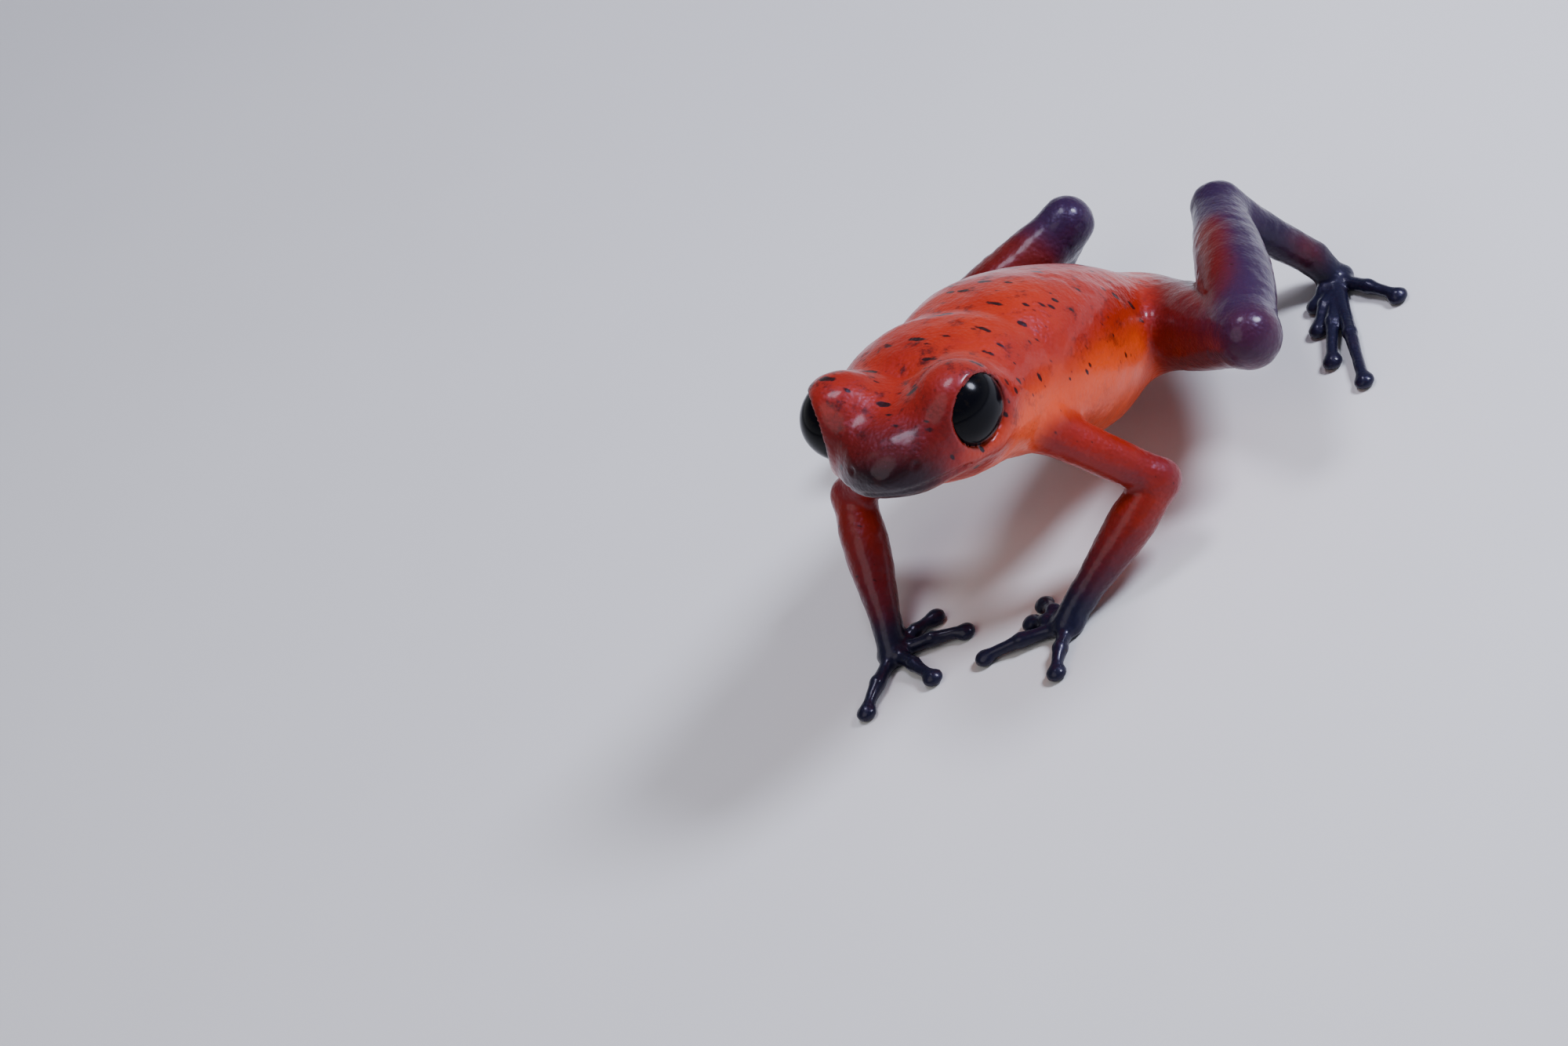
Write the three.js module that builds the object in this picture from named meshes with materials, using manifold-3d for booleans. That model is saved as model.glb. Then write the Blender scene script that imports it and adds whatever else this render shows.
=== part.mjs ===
// Strawberry poison dart frog, life size, propped up on its front legs with its head raised.
// Millimetres. +Z is up, the frog faces -Y and its left side is +X. It stands on the plane z = 0.

import * as THREE from 'three';
import Module from 'manifold-3d';
import { mergeVertices } from 'three/addons/utils/BufferGeometryUtils.js';

const wasm = await Module();
wasm.setup();

// Driving sizes
const GAP = 0.3; // left between neighbouring pieces
const HIP_HEIGHT = 3.0; // middle of the hips above the floor
const TRUNK_LENGTH = 10.8; // hips to neck
const TRUNK_RISE = 27.7; // degrees, nose end up
const HEAD_AHEAD = [0.17, -2.55, 1.95]; // neck to the middle of the head
const HEAD_YAW = 13.2; // degrees, toward the frog's left
const HEAD_PITCH = 6.8; // degrees down from the line of the trunk
const NECK_CUT = 11.6; // place of the neck joint, along the trunk from the hips
const HIP = { out: 1.3, ahead: -0.1, up: -0.2 };
const SHOULDER = { out: 2.75, ahead: 9.75, up: -1.25 };
const EYE = { out: 2.1, ahead: 0.5, up: 0.42, radius: 1.46, bed: 0.5, gap: 0.25 };
const GAZE = { ahead: 0.4, down: 0.12 }; // for every step outward
const LID_RADIUS = 1.8;
const TOE_HEIGHT = 0.26; // middle of a resting digit above the floor
const DIGIT_RADIUS = 0.27;
const PAD_RADIUS = 0.4;
const FAR = 60; // larger than the frog

// A bone is its length, its bearing round +Z from +X and its rise from level, in degrees.
const POSE = {
  left: {
    thigh: { length: 8.1, bearing: -28.8, rise: 17.9 },
    shank: { length: 8.53, bearing: 122.2, rise: -3.3 },
    tarsus: { length: 4.9, bearing: 27.6, rise: -58.3 },
    upperArm: { length: 4.5, bearing: 24.6, rise: -54.1 },
    forearm: { length: 4.8, bearing: -124.8, rise: -24.5 },
    palm: { length: 1.0, bearing: -119 },
    sole: { length: 0.4, bearing: -55 },
    fingers: [
      { length: 2.1, bearing: 145 },
      { length: 1.9, bearing: 175 },
      { length: 3.5, bearing: -152 },
      { length: 2.6, bearing: -78 },
    ],
    toes: [
      { length: 1.6, bearing: -106 },
      { length: 2.8, bearing: -84 },
      { length: 4.7, bearing: -70 },
      { length: 6.4, bearing: -58 },
      { length: 3.3, bearing: -17 },
    ],
  },
  right: {
    thigh: { length: 8.2, bearing: -157.6, rise: -4.9 },
    shank: { length: 9.1, bearing: 50.7, rise: 13.7 },
    tarsus: { length: 4.7, bearing: -160.0, rise: -52.0 },
    upperArm: { length: 4.6, bearing: -174.7, rise: -34.3 },
    forearm: { length: 5.0, bearing: -64.4, rise: -35.6 },
    palm: { length: 0.7, bearing: -68 },
    sole: { length: 0.4, bearing: 170 },
    fingers: [
      { length: 2.3, bearing: 64 },
      { length: 3.0, bearing: 24 },
      { length: 2.7, bearing: -28 },
      { length: 3.1, bearing: -88 },
    ],
    toes: [
      { length: 1.6, bearing: -105 },
      { length: 2.8, bearing: -126 },
      { length: 4.7, bearing: -140 },
      { length: 6.4, bearing: -151 },
      { length: 3.3, bearing: 172 },
    ],
  },
};

// Radii at the near end, the fullest part and the far end of each limb piece
const LIMB = {
  thigh: { radii: [1.45, 1.55, 1.2], full: 0.42 },
  shank: { radii: [1.2, 1.36, 0.92], full: 0.4 },
  tarsus: { radii: [0.92, 0.72, 0.62], full: 0.55 },
  upperArm: { radii: [0.85, 0.78, 0.72], full: 0.35 },
  forearm: { radii: [0.72, 0.84, 0.52], full: 0.38 },
};

// Half width, height above and depth below the middle line, at places along it from the hips
const TRUNK_SHAPE = [
  { at: -1.9, side: 1.7, top: 0.7, bottom: 1.3 },
  { at: -0.6, side: 2.35, top: 1.15, bottom: 1.9 },
  { at: 1.2, side: 2.7, top: 1.75, bottom: 2.5 },
  { at: 3.4, side: 3.15, top: 2.5, bottom: 3.4 },
  { at: 5.8, side: 3.6, top: 3.05, bottom: 3.45 },
  { at: 8.2, side: 3.65, top: 3.4, bottom: 2.8 },
  { at: 10.4, side: 3.35, top: 3.1, bottom: 2.15 },
  { at: 12.4, side: 2.95, top: 2.4, bottom: 1.9 },
  { at: 14.0, side: 2.4, top: 1.6, bottom: 1.6 },
];

// The same for the head, at places ahead of the line between the eyes
const HEAD_SHAPE = [
  { at: -4.2, side: 2.45, top: 1.5, bottom: 1.3 },
  { at: -2.6, side: 3.05, top: 1.75, bottom: 1.9 },
  { at: -1.0, side: 3.2, top: 1.55, bottom: 2.15 },
  { at: 0.6, side: 2.95, top: 1.15, bottom: 2.15 },
  { at: 1.9, side: 2.25, top: 0.8, bottom: 2.0 },
  { at: 2.9, side: 1.65, top: 0.35, bottom: 1.8 },
  { at: 3.65, side: 1.15, top: -0.1, bottom: 1.6 },
];
const SNOUT_ROUNDING = 1.3;
const RUMP_ROUNDING = 2.2;
const MOUTH = { level: -1.38, corner: -0.9, groove: 0.11, lip: 0.2 };
const NOSTRIL = { out: 1.1, ahead: 3.05, level: -0.5, radius: 0.15, rim: 0.3 };
const EAR = { ahead: -1.35, level: -0.45, radius: 0.55, groove: 0.09 };

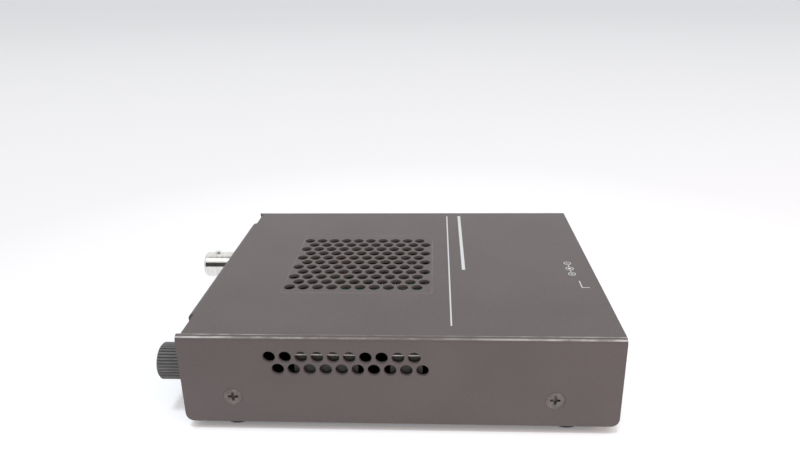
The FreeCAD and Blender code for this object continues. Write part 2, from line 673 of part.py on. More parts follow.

______

Exactly as shown above, return every record.

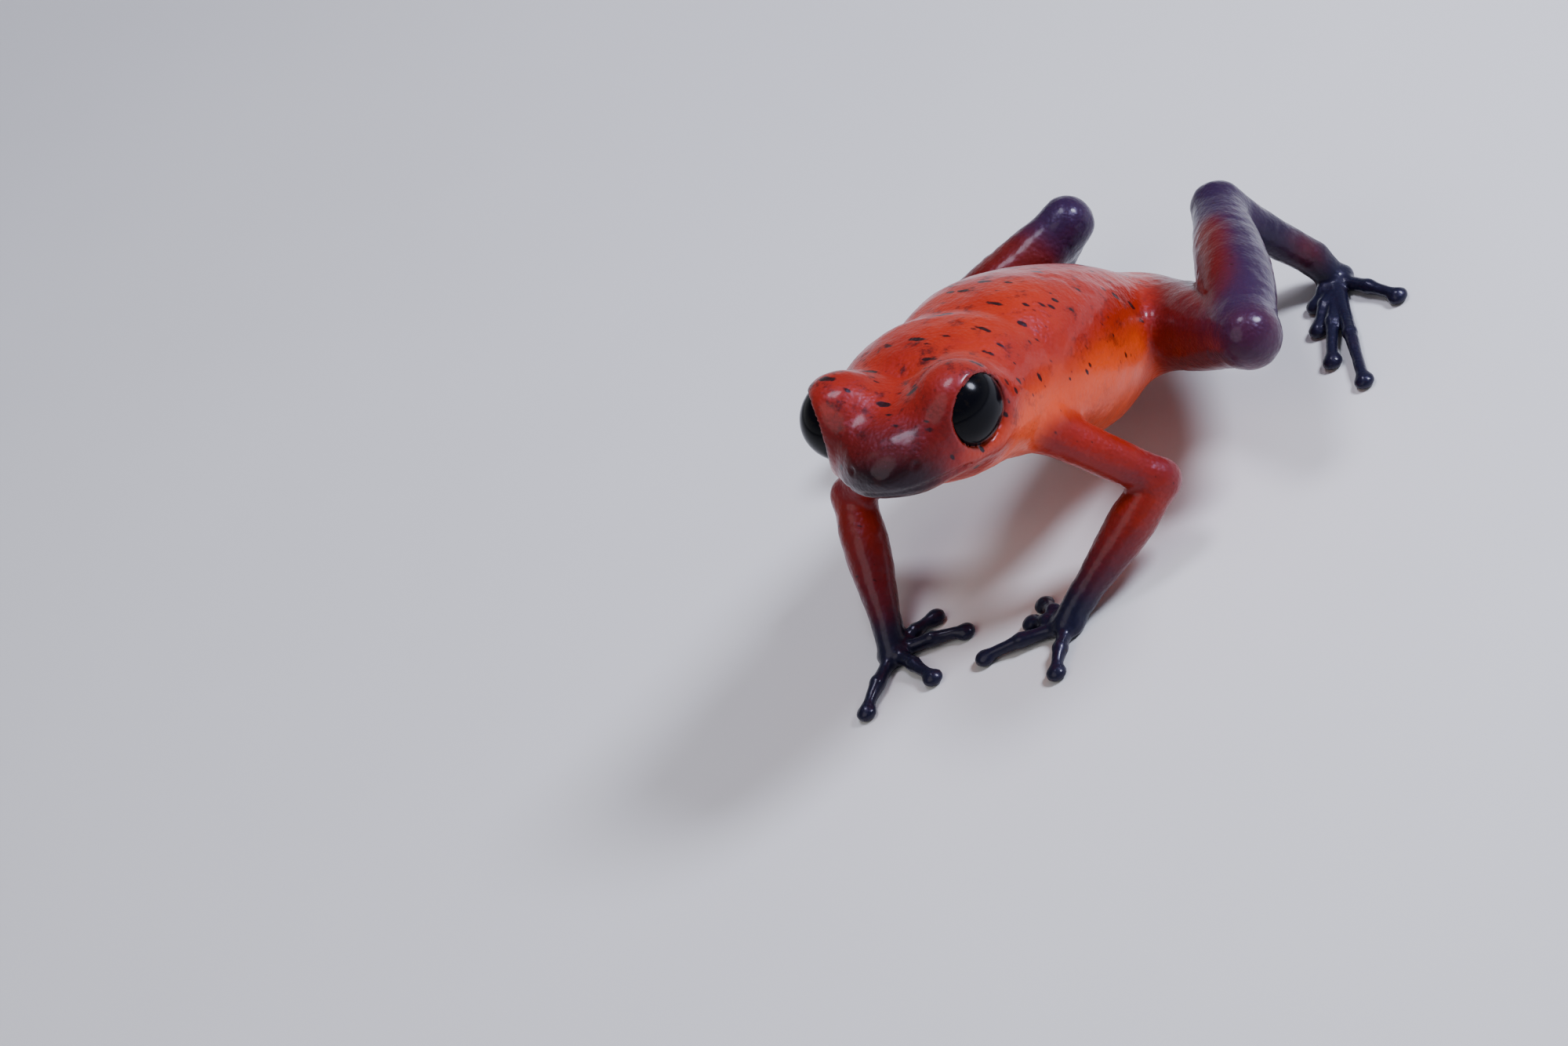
Write the three.js module that builds the object in this picture from named meshes with materials, using manifold-3d for booleans. That model is saved as model.glb. Then write the Blender scene script that imports it and adds whatever else this render shows.
=== part.mjs ===
// Strawberry poison dart frog, life size, propped up on its front legs with its head raised.
// Millimetres. +Z is up, the frog faces -Y and its left side is +X. It stands on the plane z = 0.

import * as THREE from 'three';
import Module from 'manifold-3d';
import { mergeVertices } from 'three/addons/utils/BufferGeometryUtils.js';

const wasm = await Module();
wasm.setup();

// Driving sizes
const GAP = 0.3; // left between neighbouring pieces
const HIP_HEIGHT = 3.0; // middle of the hips above the floor
const TRUNK_LENGTH = 10.8; // hips to neck
const TRUNK_RISE = 27.7; // degrees, nose end up
const HEAD_AHEAD = [0.17, -2.55, 1.95]; // neck to the middle of the head
const HEAD_YAW = 13.2; // degrees, toward the frog's left
const HEAD_PITCH = 6.8; // degrees down from the line of the trunk
const NECK_CUT = 11.6; // place of the neck joint, along the trunk from the hips
const HIP = { out: 1.3, ahead: -0.1, up: -0.2 };
const SHOULDER = { out: 2.75, ahead: 9.75, up: -1.25 };
const EYE = { out: 2.1, ahead: 0.5, up: 0.42, radius: 1.46, bed: 0.5, gap: 0.25 };
const GAZE = { ahead: 0.4, down: 0.12 }; // for every step outward
const LID_RADIUS = 1.8;
const TOE_HEIGHT = 0.26; // middle of a resting digit above the floor
const DIGIT_RADIUS = 0.27;
const PAD_RADIUS = 0.4;
const FAR = 60; // larger than the frog

// A bone is its length, its bearing round +Z from +X and its rise from level, in degrees.
const POSE = {
  left: {
    thigh: { length: 8.1, bearing: -28.8, rise: 17.9 },
    shank: { length: 8.53, bearing: 122.2, rise: -3.3 },
    tarsus: { length: 4.9, bearing: 27.6, rise: -58.3 },
    upperArm: { length: 4.5, bearing: 24.6, rise: -54.1 },
    forearm: { length: 4.8, bearing: -124.8, rise: -24.5 },
    palm: { length: 1.0, bearing: -119 },
    sole: { length: 0.4, bearing: -55 },
    fingers: [
      { length: 2.1, bearing: 145 },
      { length: 1.9, bearing: 175 },
      { length: 3.5, bearing: -152 },
      { length: 2.6, bearing: -78 },
    ],
    toes: [
      { length: 1.6, bearing: -106 },
      { length: 2.8, bearing: -84 },
      { length: 4.7, bearing: -70 },
      { length: 6.4, bearing: -58 },
      { length: 3.3, bearing: -17 },
    ],
  },
  right: {
    thigh: { length: 8.2, bearing: -157.6, rise: -4.9 },
    shank: { length: 9.1, bearing: 50.7, rise: 13.7 },
    tarsus: { length: 4.7, bearing: -160.0, rise: -52.0 },
    upperArm: { length: 4.6, bearing: -174.7, rise: -34.3 },
    forearm: { length: 5.0, bearing: -64.4, rise: -35.6 },
    palm: { length: 0.7, bearing: -68 },
    sole: { length: 0.4, bearing: 170 },
    fingers: [
      { length: 2.3, bearing: 64 },
      { length: 3.0, bearing: 24 },
      { length: 2.7, bearing: -28 },
      { length: 3.1, bearing: -88 },
    ],
    toes: [
      { length: 1.6, bearing: -105 },
      { length: 2.8, bearing: -126 },
      { length: 4.7, bearing: -140 },
      { length: 6.4, bearing: -151 },
      { length: 3.3, bearing: 172 },
    ],
  },
};

// Radii at the near end, the fullest part and the far end of each limb piece
const LIMB = {
  thigh: { radii: [1.45, 1.55, 1.2], full: 0.42 },
  shank: { radii: [1.2, 1.36, 0.92], full: 0.4 },
  tarsus: { radii: [0.92, 0.72, 0.62], full: 0.55 },
  upperArm: { radii: [0.85, 0.78, 0.72], full: 0.35 },
  forearm: { radii: [0.72, 0.84, 0.52], full: 0.38 },
};

// Half width, height above and depth below the middle line, at places along it from the hips
const TRUNK_SHAPE = [
  { at: -1.9, side: 1.7, top: 0.7, bottom: 1.3 },
  { at: -0.6, side: 2.35, top: 1.15, bottom: 1.9 },
  { at: 1.2, side: 2.7, top: 1.75, bottom: 2.5 },
  { at: 3.4, side: 3.15, top: 2.5, bottom: 3.4 },
  { at: 5.8, side: 3.6, top: 3.05, bottom: 3.45 },
  { at: 8.2, side: 3.65, top: 3.4, bottom: 2.8 },
  { at: 10.4, side: 3.35, top: 3.1, bottom: 2.15 },
  { at: 12.4, side: 2.95, top: 2.4, bottom: 1.9 },
  { at: 14.0, side: 2.4, top: 1.6, bottom: 1.6 },
];

// The same for the head, at places ahead of the line between the eyes
const HEAD_SHAPE = [
  { at: -4.2, side: 2.45, top: 1.5, bottom: 1.3 },
  { at: -2.6, side: 3.05, top: 1.75, bottom: 1.9 },
  { at: -1.0, side: 3.2, top: 1.55, bottom: 2.15 },
  { at: 0.6, side: 2.95, top: 1.15, bottom: 2.15 },
  { at: 1.9, side: 2.25, top: 0.8, bottom: 2.0 },
  { at: 2.9, side: 1.65, top: 0.35, bottom: 1.8 },
  { at: 3.65, side: 1.15, top: -0.1, bottom: 1.6 },
];
const SNOUT_ROUNDING = 1.3;
const RUMP_ROUNDING = 2.2;
const MOUTH = { level: -1.38, corner: -0.9, groove: 0.11, lip: 0.2 };
const NOSTRIL = { out: 1.1, ahead: 3.05, level: -0.5, radius: 0.15, rim: 0.3 };
const EAR = { ahead: -1.35, level: -0.45, radius: 0.55, groove: 0.09 };

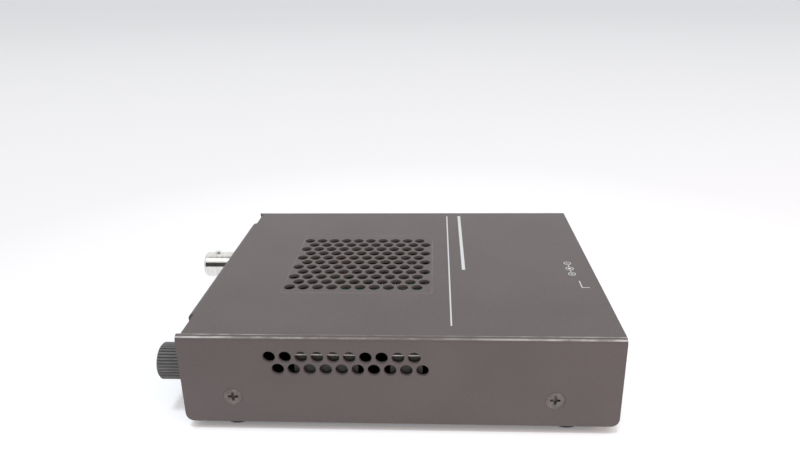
The FreeCAD and Blender code for this object continues. Write part 2, from line 673 of part.py on. More parts follow.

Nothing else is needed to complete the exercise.